Truly hardy adventurers might be interested in climbing Wheeler Peak during the snow-bound winter or early spring months. A good first step is purchasing the United States Geologic Survey 7.5 "Wheeler Peak, Nevada" and "Windy Peak, Nevada" quadrangle maps, which are available through the USGS, the Great Basin Natural History Association ( 775-234-7270), and the park visitor center. The route begins at Lehman Creek Campground. Most parties will require at least two days to make the ascent: the first day encompassing a hike/ski/snowshoe to Wheeler Peak Campground; the next, a snowshoe/ski/alpine-style climb to the summit and descent back to LCC. The most direct route to WPC is up Lehman Creek. An alternate route would be the 10-mile trek up the Wheeler Peak Scenic Drive.

From Wheeler Peak Campground, route-find your way through snow-bound forest to the vicinity of Stella Lake, ascend the western wall to the saddle between Wheeler and Bald Mountain, then climb up the ridge to the peak.

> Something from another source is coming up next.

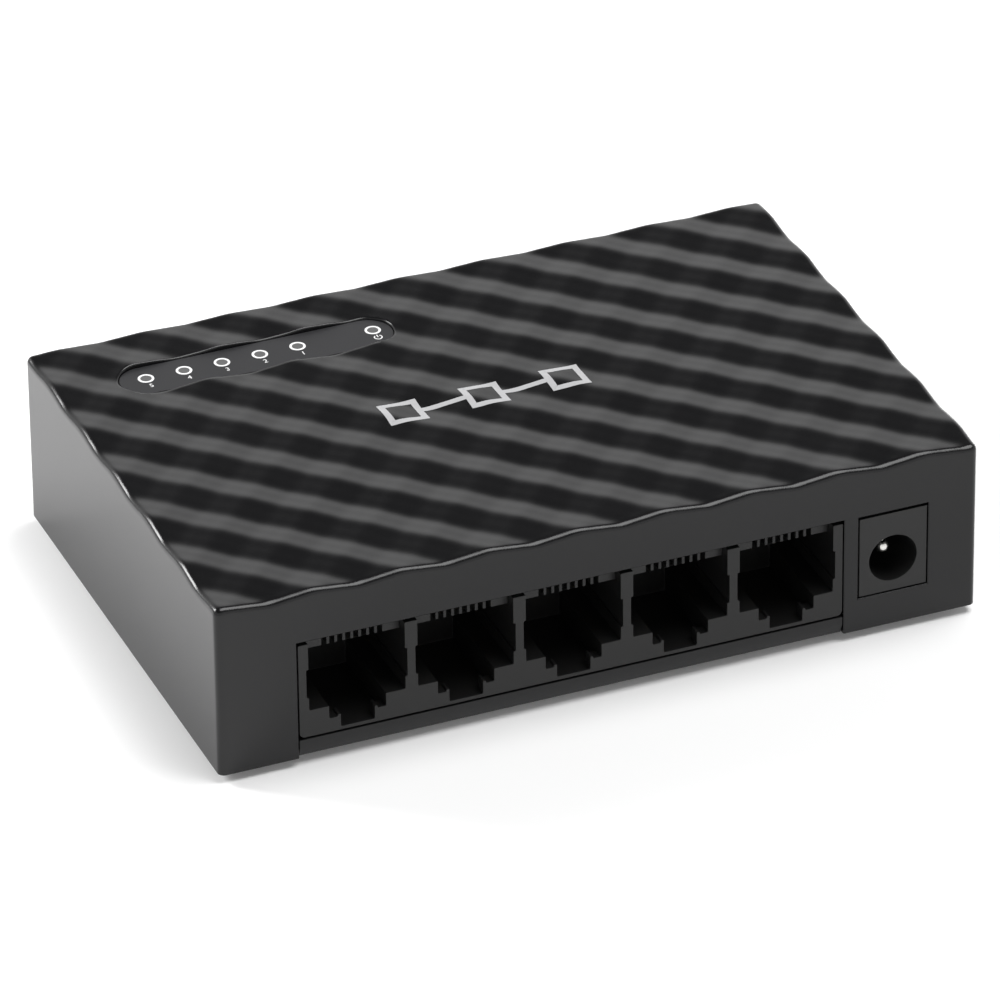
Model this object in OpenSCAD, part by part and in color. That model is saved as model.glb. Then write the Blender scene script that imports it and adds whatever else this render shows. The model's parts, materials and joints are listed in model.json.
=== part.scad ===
// Desktop network switch with five RJ45 ports and a barrel power inlet.
// Ports face -Y, +Z is up, and the origin is on the standing surface under the middle of the case.

/* [Case] */
// Width of the case, left to right
case_w = 99; // [97:1:125]
// Depth of the case, front to back
case_d = 66; // [62:1:90]
// Height of the case, from its lower edge to the middle of the wavy top
case_h = 22.8; // [22:0.2:30]
// Wall thickness of the top cover
wall = 1.8; // [1.4:0.1:2.2]
// Thickness of the bottom cover's plate
base_t = 2; // [1.6:0.1:2.4]
// Radius of the case's upright corners
corner_r = 0.9; // [0.5:0.1:1.6]
// Gap between the bottom cover and the top cover's walls
cover_gap = 0.15; // [0.1:0.05:0.3]
// Height of the rubber feet below the case
foot_h = 1.2; // [0.8:0.1:3]
// Diameter of a rubber foot
foot_d = 9; // [6:0.5:11]

/* [Wavy top] */
// Distance between crests, measured along the front edge
wave_pitch = 11.34; // [9:0.1:16]
// Half height of the main ridges
wave_main = 0.2; // [0.1:0.01:0.4]
// Half height of the ridges that cross them
wave_cross = 0.08; // [0.02:0.01:0.15]

/* [Ports] */
// Number of network ports
ports = 5; // [3:1:5]
// Distance between the middles of neighbouring ports
port_pitch = 13.97; // [13.7:0.01:14.2]
// Middle of the row of ports, from the middle of the case
port_row_x = -3.75; // [-5:0.05:-3.75]
// Width of a port's opening
port_w = 12.3; // [12:0.05:12.5]
// Depth of the space for the plug
plug_depth = 13.2; // [11:0.1:16]
// Thickness of the jack block behind the plugs
jack_back = 2.8; // [2.4:0.1:5]
// Height of the moulded jack block
jack_h = 13; // [12.6:0.1:13.4]
// Contacts in each port
contacts = 8; // [6:2:8]
// Distance between neighbouring contacts
contact_pitch = 1.02; // [1:0.01:1.05]

/* [Power inlet] */
// Middle of the power inlet, from the middle of the case
inlet_x = 38.35; // [38:0.05:39.5]
// Diameter of the inlet's hole
inlet_bore = 6.3; // [5.8:0.1:6.6]
// Diameter of the inlet's centre pin
inlet_pin_d = 2; // [1.6:0.1:2.5]

/* [Status lights] */
// Distance between the port lights
light_pitch = 5; // [4.4:0.1:6]
// Place of port 5's light, from the middle of the case
light_x = -37.6; // [-38:0.1:-36]
// Distance from the lights to the case's back
light_back = 10.8; // [9:0.1:16]
// Length of the window beyond port 5's light
window_left = 3.55; // [2:0.05:5]
// Length of the window beyond the power light
window_right = 2.45; // [2:0.05:6]
// Width of the window over the lights
window_w = 6.7; // [6:0.1:8]

/* [Circuit board] */
// Thickness of the circuit board
board_t = 1.6; // [1:0.1:2]
// Distance between the bodies of the coupling transformers and the jack block
magnetics_gap = 1.2; // [0.8:0.1:3]

/* [Hidden] */
// Moulded outlines and drilled holes are true circles
$fn = 48;

// Small distance that keeps separate pieces and cutting faces apart
slack = 0.05;
over = 1;

// Heights, from the standing surface up
case_z = foot_h;
top_z = case_z + case_h;
ceiling_z = top_z - wall;
plate_z = case_z + base_t;
jack_z = case_z + 2.65;
board_z = jack_z + jack_h;
board_top = board_z + board_t;
front_y = -case_d / 2;
back_y = case_d / 2;

// Jack block and the opening for it
jack_face = front_y + 0.12;
jack_w = (ports - 1) * port_pitch + port_w + 2.64;
jack_d = plug_depth + jack_back;
notch_w = jack_w + 0.3;
notch_top = jack_z + jack_h + 0.45;
shelf_z = jack_z + 3.7;
step_z = jack_z + 1.95;
latch_floor_z = jack_z + 0.5;
latch_w = 4.3;
step_w = 7.24;
catch_d = 1.6;

// Contact carrier and wires
carrier_front = jack_face + 1.5;
carrier_back = jack_face + plug_depth;
carrier_w = port_w - 0.1;
carrier_z = board_z - 1.55;
slot_w = 0.63;
wire_w = 0.35;
wire_t = 0.3;
bend_y = carrier_front + 1.25;
spring_y = bend_y + 0.3;
spring_z = carrier_z + 0.68;
spring_slope = 22;
spring_l = 7.6;
pin_rows = [carrier_back - 3.5, carrier_back - 1.3];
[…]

Depending on the season, the lower elevations could be snow-free; Wheeler Peak Campground and the Alpine Lakes Loop Trail are buried under three to six feet of snow well into May. Above timberline, Wheeler can be windswept and fairly clean along its north ridge. The climb is not technically difficult mountaineering-wise, but the skiing can be dangerous in places-in low visibility conditions it would be easy to get off route. Expect severe weather even on clear days: cold temperatures, high winds and wind chill factors, sudden storms, and avalanche danger. Stop at the visitor center before your climb to purchase the appropriate maps, check the weather forecast and current avalanche conditions, and complete a voluntary backcountry registration form for your party.